Wie kommt es zu Spitzenleistungen? Wie wird man Experte auf seinem Gebiet? Mit solchen Fragen beschäftigt sich die Expertiseforschung und die weltweit wichtigsten Expertiseforscher sind seit heute in Berlin versammelt bei einer Tagung. Drei Tage lang geht es darum, unter welchen Bedingungen sich Expertentum am besten entwickeln und abrufen lässt.

    Armin Himmelrath: Harald Mieg, Sie sind Organisator dieser Tagung, Sie haben dazu eingeladen. Was wird auf der Konferenz verhandelt?

    Harald Mieg: Es geht erstens darum, die Forschung einmal zusammenzubringen, international. In Deutschland ist sie sehr rar gesät. Die Expertiseforschung ist relativ alt, die Kernfrage, Sie hatten es schon gesagt, ist: Wie lassen sich Spitzenleistungen erklären und zwar durch individuelle Fähigkeiten, Fertigkeiten durch Übung und dergleichen mehr? Die Konferenz heute möchte doch einen Schritt weiter gehen und insbesondere fragen, wie solche Leistungen abgerufen werden können. Also welche Probleme gibt es in der Experten-Laien-Kommunikation, überhaupt in der Kommunikation von Experten mit Publikum, welche Bedeutung haben Erziehungssysteme für die Herausbildung von Spitzenleistungen, welche Rolle haben auch politische Kontexte für die Würdigung von Expertenleistungen?

    Himmelrath: Machen wir es mal konkret. Was ist denn so eine Voraussetzung, dass jemand zum Experten werden kann? Das ist ja nicht, dass er irgendwie ein festgelegtes Curriculum abarbeitet und sich einfach nur Wissen drauf schaufelt.
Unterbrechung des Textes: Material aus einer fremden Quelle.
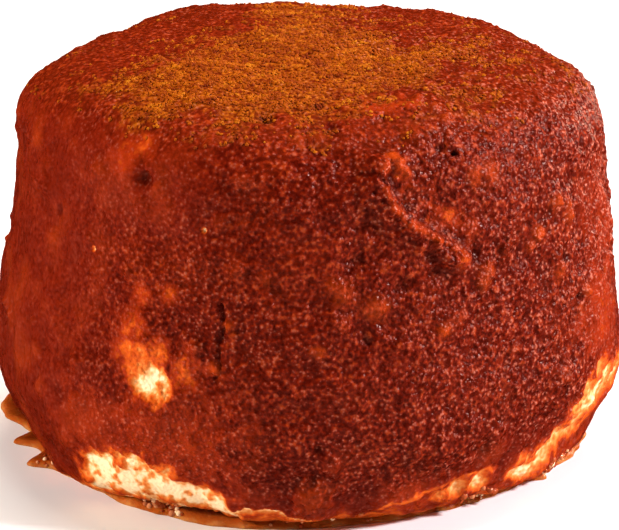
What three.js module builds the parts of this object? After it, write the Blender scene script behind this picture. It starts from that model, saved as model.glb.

    Mieg: Nein, nein, ganz und gar nicht. Es läuft heute ähnlich wie man das normalerweise sich vorstellen würde. Aber was man sehr sicher sagen kann ist, es braucht sehr lange Übung und zwar reflexive Übung. In der Forschung nennt man das "deliberate practice", also überlegte Übung. Man muss ein Ziel haben, man muss sich wirklich verbessern wollen. Es reicht nicht, einfach eine gewisse Zeit lang sich mit etwas auseinandergesetzt zu haben, sondern man muss, und das weiß man heute auch sehr sicher, etwa zehn Jahre lang sich intensiv mit einem Problembereich auseinandersetzen. Und die Folge ist, dass man sich adaptiert an die Art der Problemlösung und Fragestellungen in einem Bereich.

    Himmelrath: Also man beginnt so zu denken wie diese Probleme strukturiert sind, mit denen man sich beschäftigt.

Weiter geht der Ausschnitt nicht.